Sobre o cenário internacional, a ata revela certeza e dúvida. No primeiro caso, o BC sugere maior preocupação com o efeito da crise fiscal da Europa sobre a retomada mais forte da economia mundial. Já quanto à influência desse quadro sobre a inflação brasileira, a ata firma que ela é mais “ambígua” — dadas as incertezas sobre o comportamento dos preços dos ativos e das commodities.
Traduzindo as mensagens do BC: é improvável que o ritmo de aperto da Selic seja acelerado. Mas tampouco será reduzido a curto prazo.
Sobriedade analítica
Nesses termos, a ata do Copom revela uma sobriedade analítica que contraria a percepção de radicalismo e ortodoxia desmedida, como a crítica enxerga o BC. Pode ter sido proposital, relacionado com a excepcionalidade da conjuntura eleitoral, suspeitarão alguns.
Mas o provável é que o BC concorde com a expectativa em formação no mercado financeiro, segundo a qual, apesar de o crescimento da economia estar acima de seu potencial, não há superaquecimento. A inflação, assim, poderia convergir para a meta de 4,5% de variação anual a um custo menor, mas num prazo maior, entre 2011 e 2012.
A preferência de Lula
As questões-chave são o crescimento, que pela ótica do BC deveria recuar para um ritmo sintonizado com a inflação na meta, e deficit externo sem estresse, em torno de 1,5% a 2% do PIB, estando a 1,9% em 12 meses até abril. Até o primeiro trimestre, a economia veio crescendo no talo. Para adiante, o PIB será resultado da interação entre os juros e a política fiscal, que continua expansionista.
Do arsenal pró-equilíbrio macroeconômico, poderiam ser sacados os juros, o controle fiscal e o contingenciamento do crédito. Os dois últimos, Lula nem quer ouvir falar. As suas sequelas seriam logo percebidas pelo grupo de eleitores que ele mais cultiva: a classe média emergente e o funcionalismo público. Já o ônus da taxa juros é difuso. No crédito ao consumo, por exemplo, conta mais o tamanho da prestação que os juros embutidos no financiamento.
Álibi para o cinismo
O BC é a última trincheira da estabilidade, além de álibi para o cinismo dos políticos.
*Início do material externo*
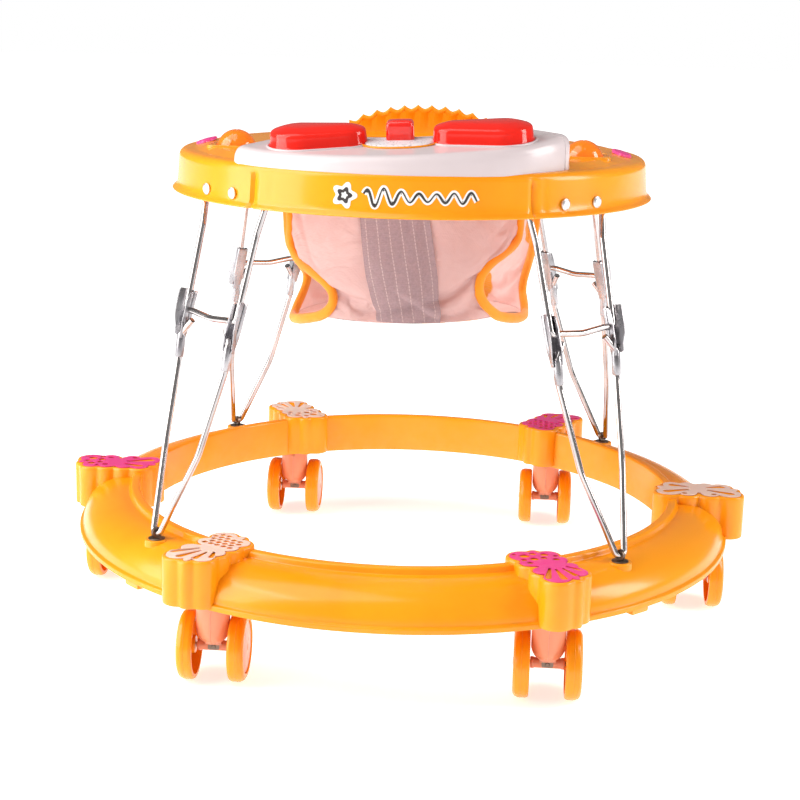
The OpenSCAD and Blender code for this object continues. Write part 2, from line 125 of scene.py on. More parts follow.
def polar(az, radius, z=0.0):
    """Point at an azimuth in degrees, counted from the front towards +X."""
    a = math.radians(az)
    return (radius * math.sin(a), -radius * math.cos(a), z)


def ease(t):
    return t * t * (3 - 2 * t)


def straight_table(table, x):
    """Value between the rows (x, value) of a table, in straight lines."""
    if x <= table[0][0]:
        return table[0][1]
    for (x0, v0), (x1, v1) in zip(table, table[1:]):
        if x <= x1:
            return v0 + (v1 - v0) * (x - x0) / (x1 - x0)
    return table[-1][1]


def smooth_table(table, x, reach=4.0):
    """The same, with its corners eased over a reach."""
    return sum(straight_table(table, x + reach * k) for k in (-1, -0.5, 0, 0.5, 1)) / 5


def mount(o, body, finish_slot, *replaced):
    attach(o, body)
    if replaced:
        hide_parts(*replaced)


class Build:
    """Collects vertices and faces in millimetres and makes one object."""

    def __init__(self):
        self.verts, self.faces, self.slots = [], [], []

    def add(self, verts, faces, matrix=None, slot=0):
        start = len(self.verts)
        for v in verts:
            v = Vector(v)
            self.verts.append(matrix @ v if matrix else v)
        for f in faces:
            self.faces.append([i + start for i in f])
            self.slots.append(slot)

    def rings(self, rings, closed_ring=True, cap_start=False, cap_end=False, closed_path=False,
              matrix=None, slot=0):
        """Joins loops of equal length with quads."""
        n = len(rings[0])
        verts = [p for ring in rings for p in ring]
        faces = []
        count = len(rings)
        for k in range(count if closed_path else count - 1):
            a, b = k * n, ((k + 1) % count) * n
            for i in range(n if closed_ring else n - 1):
                j = (i + 1) % n
                faces.append([a + i, a + j, b + j, b + i])
        if cap_start:
            verts.append(sum((Vector(p) for p in rings[0]), Vector()) / n)
            faces += [[(i + 1) % n, i, len(verts) - 1] for i in range(n)]
        if cap_end:
            verts.append(sum((Vector(p) for p in rings[-1]), Vector()) / n)
            base = (count - 1) * n
            faces += [[base + i, base + (i + 1) % n, len(verts) - 1] for i in range(n)]
        self.add(verts, faces, matrix, slot)

    def lathe(self, profile, segments=96, matrix=None, slot=0, closed=False, warp=None):
        """Turns a profile of (radius, z) about Z. warp may move each point (radius, azimuth, z)."""
        rings = []
        for r, z in profile:
            ring = []
            for i in range(segments):
                a = 2 * math.pi * i / segments
                rr, zz = warp(r, math.degrees(a), z) if warp else (r, z)
                ring.append((rr * math.sin(a), -rr * math.cos(a), zz))
            rings.append(ring)
        self.rings(rings, closed_path=closed, matrix=matrix, slot=slot)

    def tube(self, path, radius, segments=12, closed=False, flat=1.0, matrix=None, slot=0, up=None):
        """A round or flattened tube along points. flat is its thickness across the given up directions."""
        pts = [Vector(p) for p in path]
        n = len(pts)
        rings = []
        side = None
        for k, p in enumerate(pts):
            before = pts[(k - 1) % n] if closed or k else pts[0]
            after = pts[(k + 1) % n] if closed or k < n - 1 else pts[-1]
            t = (after - before).normalized()
            if up is not None:
                b = Vector(up[k]).normalized()
                side = t.cross(b).normalized()
                b = side.cross(t).normalized()
            else:
                if side is None:
                    side = t.orthogonal().normalized()
                side = (side - t * side.dot(t)).normalized()
                b = t.cross(side)
            r = radius[k] if hasattr(radius, "__len__") else radius
            rings.append([p + side * math.cos(2 * math.pi * i / segments) * r
                          + b * math.sin(2 * math.pi * i / segments) * r * flat for i in range(segments)])
        self.rings(rings, closed_path=closed, cap_start=not closed, cap_end=not closed,
                   matrix=matrix, slot=slot)

    def plain(self, name, materials=()):
        """The object alone, with doubled points merged and its faces turned outwards."""
        mesh = bpy.data.meshes.new(name)
        mesh.from_pydata([v * MM for v in self.verts], [], self.faces)
        mesh.polygons.foreach_set("material_index", self.slots)
        for m in materials:
            mesh.materials.append(m)
        bm = bmesh.new()
        bm.from_mesh(mesh)
        bmesh.ops.remove_doubles(bm, verts=bm.verts, dist=MERGE)
        bmesh.ops.recalc_face_normals(bm, faces=bm.faces)
        bm.to_mesh(mesh)
        bm.free()
        return linked(name, mesh)

    def object(self, name, materials, body, finish_slot, replaces=(), smooth=35, bevel=0.0, subsurf=0):
        """A piece on its body. smooth is the angle in degrees up to which edges are shaded round."""
        o = self.plain(name, materials)
        if bevel:
            b = o.modifiers.new("bevel", "BEVEL")
            b.width, b.segments, b.limit_method, b.angle_limit = bevel * MM, 2, "ANGLE", math.radians(32)
            apply_modifiers(o)
        if subsurf:
            s = o.modifiers.new("subsurf", "SUBSURF")
            s.levels = s.render_levels = subsurf
            apply_modifiers(o)
        shade(o, smooth)
        mount(o, body, finish_slot, *replaces)
        return o


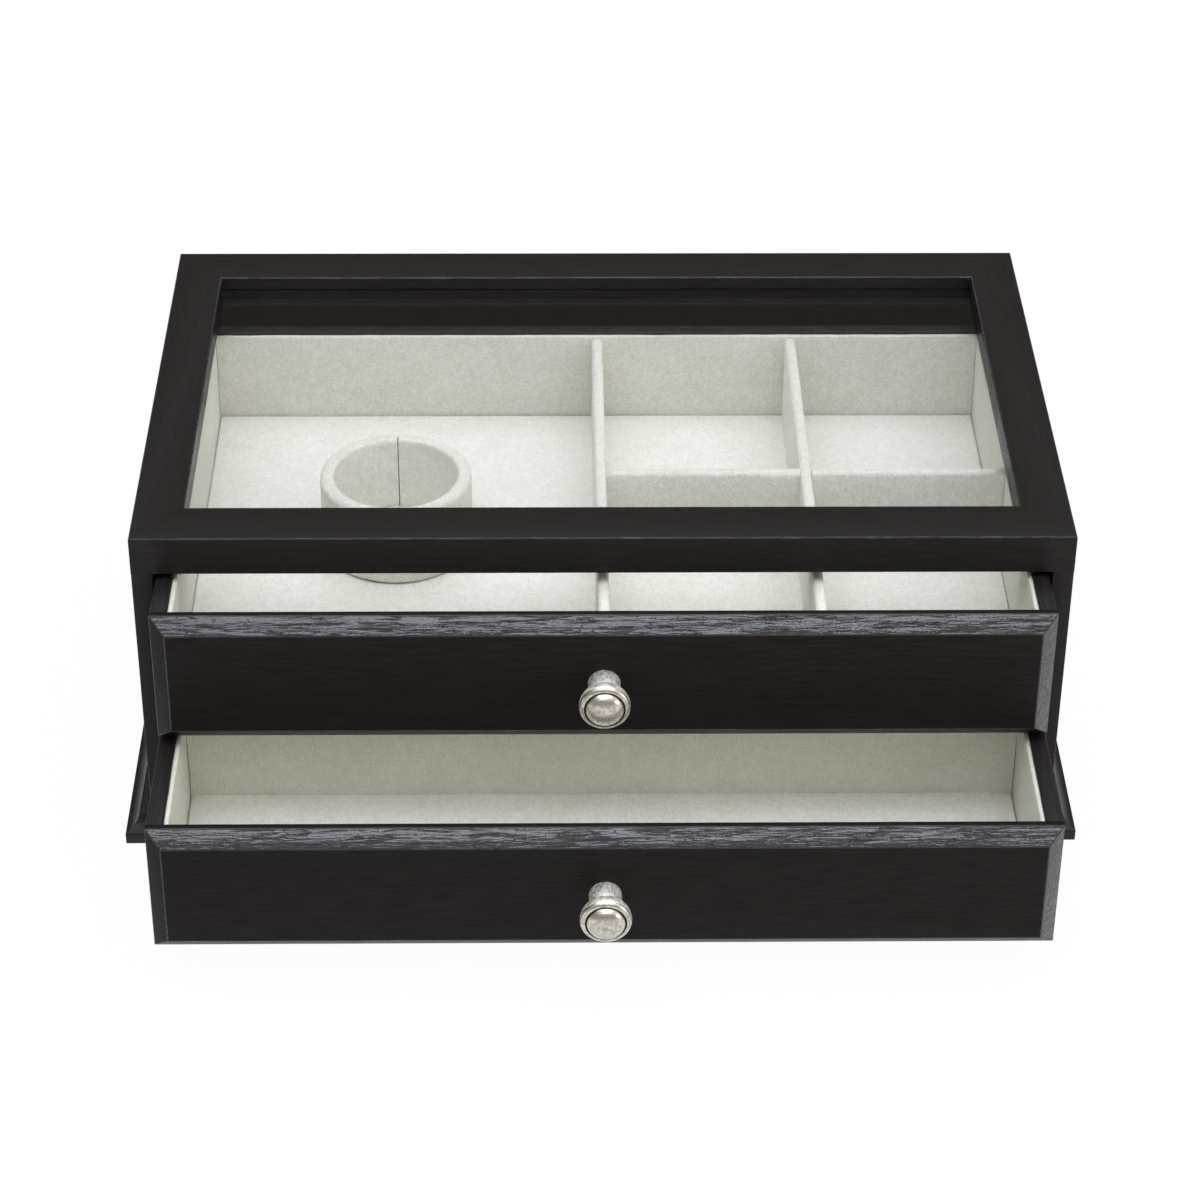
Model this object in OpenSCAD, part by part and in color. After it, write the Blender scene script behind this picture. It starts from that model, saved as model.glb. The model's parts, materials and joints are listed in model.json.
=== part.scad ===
// Jewellery box in black lacquered wood: a glass top in a fixed frame, a case on
// a coved plinth, and two inset drawers lined with felt. The upper drawer is
// split by dividers and holds a felt covered ring for bracelets and watches.
// The origin is the middle of the case's footprint, on the surface it stands on.
// The drawers' fronts face -Y, and both drawers are drawn as they stand open.

/* [Case] */
// Width of the case across its side panels
case_w = 305; // [260:1:360]
// Depth of the case from its front edge to its back face
case_d = 190; // [160:1:230]
// Thickness of the side panels
panel_t = 7; // [6:0.5:10]
// Thickness of the back panel
back_t = 3.5; // [3:0.5:4.5]
// How far the back panel laps onto each side panel
back_lap = 4; // [3:0.5:5]
// Thickness of the dust panel between the drawers
shelf_t = 3; // [2.5:0.5:5]
// Depth of the grooves that hold the dust panel
shelf_lap = 2.5; // [2:0.5:4]
// Width of the strips that the lower drawer slides on
runner_w = 9; // [6:0.5:14]

/* [Plinth] */
// Thickness of the base board
base_t = 9; // [6:0.5:12]
// Width of the flat ledge on each side between the case and the moulding
ledge_w = 4; // [2:0.5:8]
// How far the moulding stands out from the base board
cove_proj = 4.8; // [3.5:0.1:8]
// Height of the upright edge under the cove
fillet_h = 4.1; // [2.5:0.1:5]
// Depth of the hollow of the cove below its chord
cove_sag = 1.1; // [0.6:0.1:1.5]
// Thickness of the felt sheet under the base board
felt_t = 1; // [0.8:0.1:2]
// How far the felt stands below the moulding
felt_proud = 0.3; // [0.2:0.1:0.6]

/* [Top frame] */
// Thickness of the frame that holds the glass
frame_t = 13.5; // [11:0.5:18]
// Width of the frame's left and right rails
rail_side_w = 16.5; // [14:0.5:24]
// Width of the frame's front and rear rails
rail_end_w = 18.5; // [14:0.5:26]
// Depth of the glass below the top of the frame
glass_drop = 4.7; // [3:0.1:6]
// Thickness of the glass
glass_t = 2; // [1.5:0.1:3]
// Width of the rebate that the glass lies in
rebate_w = 6; // [5:0.5:8]
// Width of the beads that hold the glass up
bead_w = 5.4; // [4:0.1:5.6]

/* [Drawers] */
// Height of each drawer front
front_h = 47.4; // [42:0.1:60]
// Gap above, between and below the drawer fronts
reveal = 0.9; // [0.6:0.1:1.5]
// Gap on each side of a drawer
side_gap = 0.7; // [0.4:0.1:1.2]
// Thickness of a drawer front at its outer edge
edge_t = 2.4; // [2:0.1:5]
// Width of the bevel round a drawer front
bevel_w = 5; // [3:0.1:8]
// Height of the raised field above the start of the bevel
bevel_d = 4.5; // [3:0.1:6]
// Thickness of a drawer's sides
side_t = 5.4; // [4.5:0.1:8]
// Thickness of a drawer's back
rear_t = 5; // [4:0.1:8]
// Thickness of a drawer's bottom
bottom_t = 3; // [2.5:0.1:4]
// Height of a drawer's bottom above the lower edge of its sides
bottom_up = 5; // [3.5:0.1:7]
// Depth of the groove that holds a drawer's bottom
groove_d = 2.5; // [1.5:0.1:2.6]
// Room behind a closed drawer, filled by the stop pads
back_room = 2; // [1:0.1:5]
// How far the upper drawer stands open
upper_pull = 22.5; // [0:0.5:60]
// How far the lower drawer stands open
lower_pull = 70; // [62:0.5:100]

/* [Linings] */
// Thickness of the felt covered boards on the drawers' walls
lining_t = 1.6; // [1:0.1:2.5]
// How far the linings stop below the top of the wood
lining_drop = 0.8; // [0:0.1:2]
// Thickness of the pad on a drawer's floor
pad_t = 3; // [1.5:0.1:4]
// Thickness of the dividers
divider_t = 3.8; // [3:0.1:5]
// How far the dividers stop below the top of the linings
divider_drop = 1; // [0:0.5:6]
// Place of the divider that parts the upper drawer, right of the middle
long_divider_shift = 0; // [-20:0.5:20]
// Place of the cross divider in the upper drawer, behind the middle of its floor
cross_divider_shift = -2; // [-20:0.5:20]
// Place of the lower drawer's divider, as a share of the depth of its floor
lower_divider_share = 0.345; // [0.25:0.005:0.6]

/* [Bracelet ring] */
// Diameter of the hole through the ring
ring_id = 42.6; // [34:0.2:50]
// Thickness of the ring's wall with its felt
ring_wall_t = 4.6; // [3.6:0.1:7]
// Height of the ring
ring_h = 27.5; // [20:0.5:30]
// Thickness of the felt round the ring's core
ring_felt_t = 0.9; // [0.6:0.1:1.2]
// Place of the ring's middle, behind the middle of the drawer's floor
ring_shift = 3.5; // [-20:0.5:20]

/* [Knobs] */
// Diameter of the knob's head
knob_d = 16.5; // [15:0.5:20]
// Length of the knob from the drawer front to the top of its dome
knob_l = 17.2; // [16:0.1:20]
// Diameter of the knob's foot
foot_d = 10.5; // [9.5:0.5:12]
// Diameter of the knob's neck
neck_d = 9; // [7:0.1:10]
// Diameter of the groove in the knob's face
ring_groove_d = 12.9; // [11:0.1:13]

/* [Hidden] */
$fn = 96;

// Clearances, and the overrun of every cut
fit = 0.1;
slide_gap = 0.3;
pad_gap = 0.4;
corner_gap = 0.2;
over = 1;

// Case
half_w = case_w / 2;
front_y = -case_d / 2;
back_y = case_d / 2;
inner_x = half_w - panel_t;
base_z = felt_t;
base_top = base_z + base_t;
opening_h = 2 * front_h + 3 * reveal;
frame_z = base_top + opening_h;
top_z = frame_z + frame_t;
back_x = inner_x + back_lap;
felt_inset = 1.5;

// Places of the drawers' lower edges, and of the dust panel between them
lower_z = base_top + reveal;
upper_z = lower_z + front_h + reveal;
shelf_z = upper_z - (reveal + shelf_t) / 2;
shelf_setback = edge_t + slide_gap;
shelf_x = inner_x + shelf_lap;

// Drawer boxes: y counts from the front's outer edge, z from its lower edge
drawer_x = inner_x - side_gap;
box_low = (shelf_t - reveal) / 2 + slide_gap;
box_high = front_h - box_low;
box_back = case_d - back_t - back_room;
wall_x = drawer_x - side_t;
bottom_z = box_low + bottom_up;
bed_z = bottom_z + bottom_t;
pad_top = bed_z + pad_t;
lining_high = box_high - lining_drop;
lining_x = wall_x - lining_t;
room_front = edge_t + lining_t;
room_back = box_back - rear_t - lining_t;
divider_high = lining_high - divider_drop;
room_middle = (room_front + room_back) / 2;
cross_divider_y = room_middle + cross_divider_shift;
lower_divider_y = room_front + (room_back - room_front) * lower_divider_share;
runner_t = reveal + box_low - slide_gap;
knob_z = front_h / 2;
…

Essas coisas práticas, ligadas à sabotagem da política fiscal em relação à meta de inflação determinada pelo próprio governo, o BC ignora em suas atas, assim como os gravames institucionais sobre o crédito, entre recolhimento compulsório de parte dos depósitos da banca e tributação. Sua análise, tal como a usual entre os economistas, é asséptica, como se a “matemática” da estabilidade macroeconômica fosse neutra, sem sequelas materiais.
No próximo dia 24, vai-se ter outra constatação dessa liturgia. O Conselho Monetário Nacional se reúne para fixar a meta de inflação a ser cumprida pelo BC em 2012. A previsão é que repita a meta de 4,5% pelo 8º ano. Mas o futuro governo poderá mudá-la, se quiser.
Coragem para mudar
Ainda que os candidatos presidenciais elogiem o sistema de metas de inflação, inclusive José Serra, antigo desafeto da política de juros do Banco Central, há o que mudar. Um terço do IPCA, o índice do IBGE que baliza a medida oficial de inflação, é determinado por preços administrados, resíduos da indexação abolida no Plano Real.
É o que levou em 2009 a inflação, que desabou em todo o mundo, a apresentar enorme resistência à recessão, recuando de 5,9% em 2008 para apenas 4,3%, enquanto o PIB tombou 0,2%. E não só a indexação abate a eficácia da política monetária. Do total de crédito, mais de 40% são a taxas fixas subsidiadas — portanto, não tocadas pela Selic, que acaba sendo maior para gerar o efeito pretendido. Tudo isso é anomalia à espera de um governo com coragem para peitá-la.